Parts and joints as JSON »
● ● ● ● ●
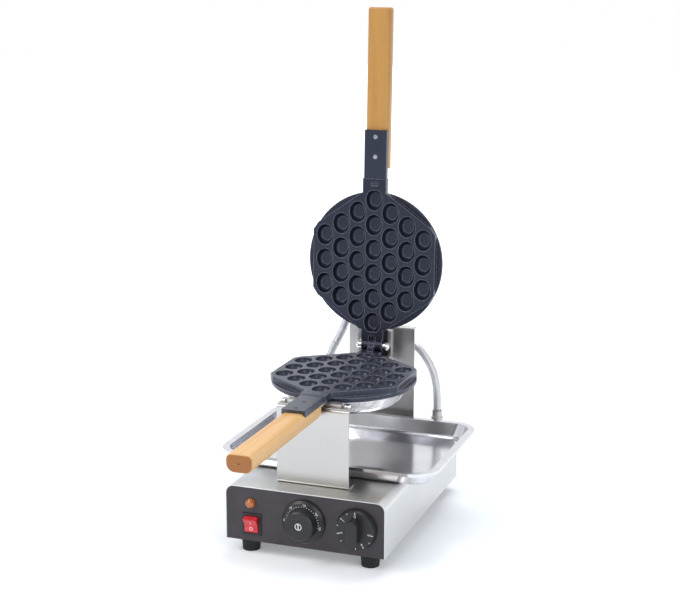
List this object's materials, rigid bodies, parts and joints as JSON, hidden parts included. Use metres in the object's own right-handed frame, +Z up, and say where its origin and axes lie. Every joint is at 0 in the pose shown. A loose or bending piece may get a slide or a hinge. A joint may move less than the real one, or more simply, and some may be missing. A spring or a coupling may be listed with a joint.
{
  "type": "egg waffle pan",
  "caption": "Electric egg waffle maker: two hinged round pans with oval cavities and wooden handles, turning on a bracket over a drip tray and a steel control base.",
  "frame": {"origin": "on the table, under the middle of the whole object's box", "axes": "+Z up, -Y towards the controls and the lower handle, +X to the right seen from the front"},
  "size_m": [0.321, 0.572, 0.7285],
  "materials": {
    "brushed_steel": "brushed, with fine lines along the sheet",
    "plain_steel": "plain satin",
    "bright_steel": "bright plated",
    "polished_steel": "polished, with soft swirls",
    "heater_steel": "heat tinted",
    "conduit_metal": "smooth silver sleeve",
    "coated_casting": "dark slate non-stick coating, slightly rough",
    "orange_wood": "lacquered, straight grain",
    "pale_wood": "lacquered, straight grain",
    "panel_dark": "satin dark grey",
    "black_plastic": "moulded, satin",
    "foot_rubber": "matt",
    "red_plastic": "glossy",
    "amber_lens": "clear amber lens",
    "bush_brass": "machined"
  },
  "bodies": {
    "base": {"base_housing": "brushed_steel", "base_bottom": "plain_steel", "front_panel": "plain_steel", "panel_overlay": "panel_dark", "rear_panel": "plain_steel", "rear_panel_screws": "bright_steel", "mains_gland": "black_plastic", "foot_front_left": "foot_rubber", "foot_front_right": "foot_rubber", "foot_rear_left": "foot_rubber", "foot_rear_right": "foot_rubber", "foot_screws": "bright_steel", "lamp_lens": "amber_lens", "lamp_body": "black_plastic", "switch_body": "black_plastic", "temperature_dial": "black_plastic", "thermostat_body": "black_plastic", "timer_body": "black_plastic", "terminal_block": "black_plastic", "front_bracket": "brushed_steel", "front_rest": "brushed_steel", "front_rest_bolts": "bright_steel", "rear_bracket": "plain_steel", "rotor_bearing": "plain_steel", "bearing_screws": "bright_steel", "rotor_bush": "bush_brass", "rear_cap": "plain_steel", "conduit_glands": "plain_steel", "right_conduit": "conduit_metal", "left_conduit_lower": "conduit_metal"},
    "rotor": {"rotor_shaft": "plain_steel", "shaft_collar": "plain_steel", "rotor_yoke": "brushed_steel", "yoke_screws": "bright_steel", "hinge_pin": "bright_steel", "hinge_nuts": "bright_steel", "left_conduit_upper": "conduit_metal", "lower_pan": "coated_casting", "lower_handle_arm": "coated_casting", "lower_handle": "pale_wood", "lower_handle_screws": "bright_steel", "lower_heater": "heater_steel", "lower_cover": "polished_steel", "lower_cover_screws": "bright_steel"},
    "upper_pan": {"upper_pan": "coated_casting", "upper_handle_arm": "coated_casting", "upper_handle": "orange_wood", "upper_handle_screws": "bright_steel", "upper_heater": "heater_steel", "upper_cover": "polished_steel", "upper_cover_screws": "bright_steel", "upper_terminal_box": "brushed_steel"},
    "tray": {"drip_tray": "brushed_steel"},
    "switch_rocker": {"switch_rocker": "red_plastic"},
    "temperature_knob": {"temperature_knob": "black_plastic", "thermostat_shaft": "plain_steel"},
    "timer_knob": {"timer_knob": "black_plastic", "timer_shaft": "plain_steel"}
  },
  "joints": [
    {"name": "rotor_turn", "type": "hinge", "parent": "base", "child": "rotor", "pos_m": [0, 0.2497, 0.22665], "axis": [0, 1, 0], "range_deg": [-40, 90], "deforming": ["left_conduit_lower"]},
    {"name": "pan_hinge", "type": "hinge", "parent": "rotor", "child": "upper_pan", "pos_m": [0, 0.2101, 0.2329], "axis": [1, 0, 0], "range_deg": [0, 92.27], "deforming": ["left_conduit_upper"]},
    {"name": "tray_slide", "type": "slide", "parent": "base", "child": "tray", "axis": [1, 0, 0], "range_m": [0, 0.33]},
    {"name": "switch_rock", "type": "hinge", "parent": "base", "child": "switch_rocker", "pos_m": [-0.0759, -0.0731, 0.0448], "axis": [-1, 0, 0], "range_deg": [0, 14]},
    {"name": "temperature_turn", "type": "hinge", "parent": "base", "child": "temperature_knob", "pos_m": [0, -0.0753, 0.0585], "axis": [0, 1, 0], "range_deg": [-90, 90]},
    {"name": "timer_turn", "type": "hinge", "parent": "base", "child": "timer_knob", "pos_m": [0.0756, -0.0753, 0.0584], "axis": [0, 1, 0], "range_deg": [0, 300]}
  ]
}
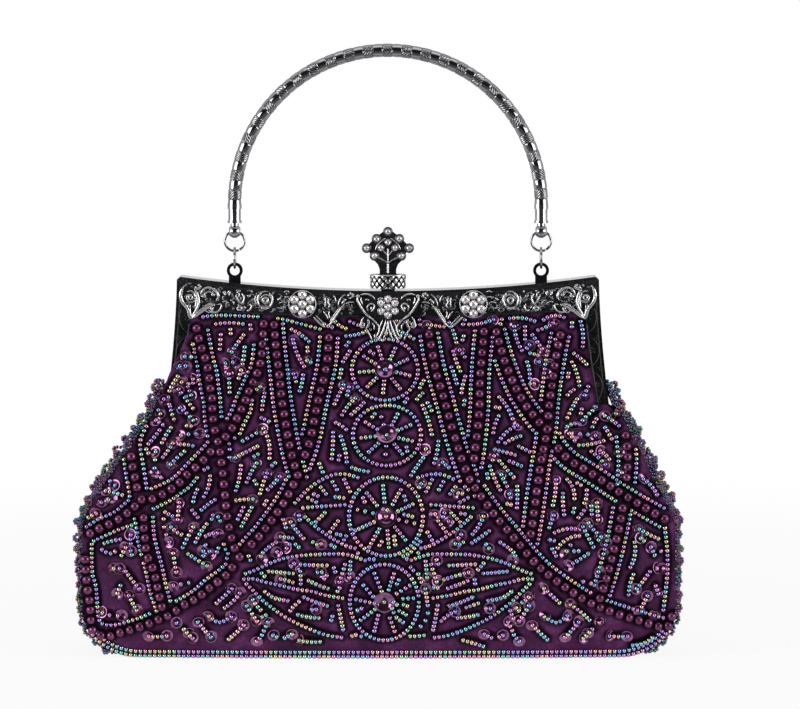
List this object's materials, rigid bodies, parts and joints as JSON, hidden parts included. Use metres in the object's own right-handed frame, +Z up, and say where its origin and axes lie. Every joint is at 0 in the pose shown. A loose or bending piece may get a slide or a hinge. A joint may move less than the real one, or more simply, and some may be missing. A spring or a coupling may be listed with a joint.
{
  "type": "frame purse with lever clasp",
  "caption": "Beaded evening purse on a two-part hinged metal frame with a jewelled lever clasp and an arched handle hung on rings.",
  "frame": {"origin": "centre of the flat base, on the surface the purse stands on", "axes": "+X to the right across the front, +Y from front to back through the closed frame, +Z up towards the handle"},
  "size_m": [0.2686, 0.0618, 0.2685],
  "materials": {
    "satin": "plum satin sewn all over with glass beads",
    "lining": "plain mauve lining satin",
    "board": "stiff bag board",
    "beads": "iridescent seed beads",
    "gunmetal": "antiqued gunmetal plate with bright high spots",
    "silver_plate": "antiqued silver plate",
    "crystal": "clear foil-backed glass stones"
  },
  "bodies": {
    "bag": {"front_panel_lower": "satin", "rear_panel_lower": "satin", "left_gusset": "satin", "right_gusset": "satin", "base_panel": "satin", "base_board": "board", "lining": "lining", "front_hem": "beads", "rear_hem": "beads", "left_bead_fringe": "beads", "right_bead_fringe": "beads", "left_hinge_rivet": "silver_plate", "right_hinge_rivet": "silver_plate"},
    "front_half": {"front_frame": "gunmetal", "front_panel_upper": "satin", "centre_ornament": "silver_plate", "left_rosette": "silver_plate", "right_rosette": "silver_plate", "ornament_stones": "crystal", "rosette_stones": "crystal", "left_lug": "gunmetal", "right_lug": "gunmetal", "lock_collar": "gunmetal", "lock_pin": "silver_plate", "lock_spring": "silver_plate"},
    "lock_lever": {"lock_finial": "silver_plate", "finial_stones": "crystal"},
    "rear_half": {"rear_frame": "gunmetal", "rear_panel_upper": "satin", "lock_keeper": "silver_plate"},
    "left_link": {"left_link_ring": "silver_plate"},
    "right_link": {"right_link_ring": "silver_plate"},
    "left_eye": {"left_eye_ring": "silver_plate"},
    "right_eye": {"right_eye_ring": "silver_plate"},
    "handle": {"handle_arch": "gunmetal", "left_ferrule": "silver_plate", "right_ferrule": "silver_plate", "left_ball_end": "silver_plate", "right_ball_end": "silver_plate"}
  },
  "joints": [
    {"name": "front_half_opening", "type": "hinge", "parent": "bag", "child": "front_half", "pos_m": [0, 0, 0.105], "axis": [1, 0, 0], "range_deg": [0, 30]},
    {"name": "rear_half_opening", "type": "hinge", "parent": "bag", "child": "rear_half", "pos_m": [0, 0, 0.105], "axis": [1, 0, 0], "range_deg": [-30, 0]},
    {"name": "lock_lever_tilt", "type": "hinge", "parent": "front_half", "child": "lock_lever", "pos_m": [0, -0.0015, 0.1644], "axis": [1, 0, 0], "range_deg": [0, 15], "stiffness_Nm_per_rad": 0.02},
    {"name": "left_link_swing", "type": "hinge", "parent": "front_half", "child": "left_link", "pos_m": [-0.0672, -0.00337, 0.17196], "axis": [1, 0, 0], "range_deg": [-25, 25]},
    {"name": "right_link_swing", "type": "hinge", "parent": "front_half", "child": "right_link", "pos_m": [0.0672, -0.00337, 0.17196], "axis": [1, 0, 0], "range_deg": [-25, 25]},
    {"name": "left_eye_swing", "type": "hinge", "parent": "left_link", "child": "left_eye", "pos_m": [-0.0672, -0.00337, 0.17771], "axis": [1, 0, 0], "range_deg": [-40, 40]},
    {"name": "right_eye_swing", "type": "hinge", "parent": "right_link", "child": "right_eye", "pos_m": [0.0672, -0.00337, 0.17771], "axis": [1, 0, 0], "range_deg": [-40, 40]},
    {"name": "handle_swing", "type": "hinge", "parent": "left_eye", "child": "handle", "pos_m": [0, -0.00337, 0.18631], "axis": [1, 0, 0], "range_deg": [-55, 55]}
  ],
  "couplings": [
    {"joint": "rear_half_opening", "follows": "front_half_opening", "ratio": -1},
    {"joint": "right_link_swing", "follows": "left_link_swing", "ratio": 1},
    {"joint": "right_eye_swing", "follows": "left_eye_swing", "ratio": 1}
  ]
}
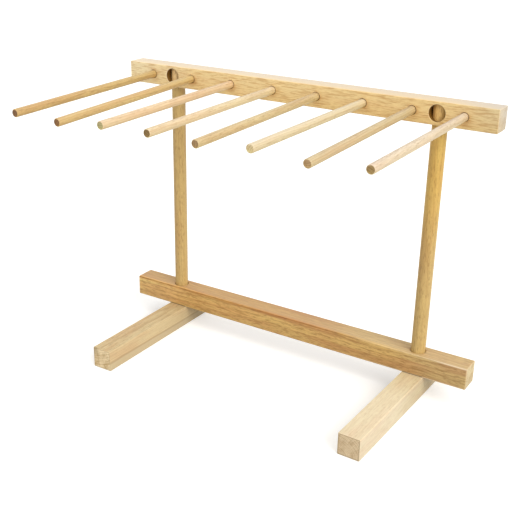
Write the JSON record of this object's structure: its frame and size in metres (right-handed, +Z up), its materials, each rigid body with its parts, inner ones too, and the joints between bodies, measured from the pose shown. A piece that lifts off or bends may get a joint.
● ● ● ● ●
In the entries above, identify each line that includes the string "from", then copy it.

  "frame": {"origin": "on the table, under the middle of the whole object's box", "axes": "+Z up, -Y towards the controls and the lower handle, +X to the right seen from the front"},
  "frame": {"origin": "centre of the flat base, on the surface the purse stands on", "axes": "+X to the right across the front, +Y from front to back through the closed frame, +Z up towards the handle"},
Write the JSON record of this object's structure: its frame and size in metres (right-handed, +Z up), its materials, each rigid body with its parts, inner ones too, and the joints between bodies, measured from the pose shown. A piece that lifts off or bends may get a joint.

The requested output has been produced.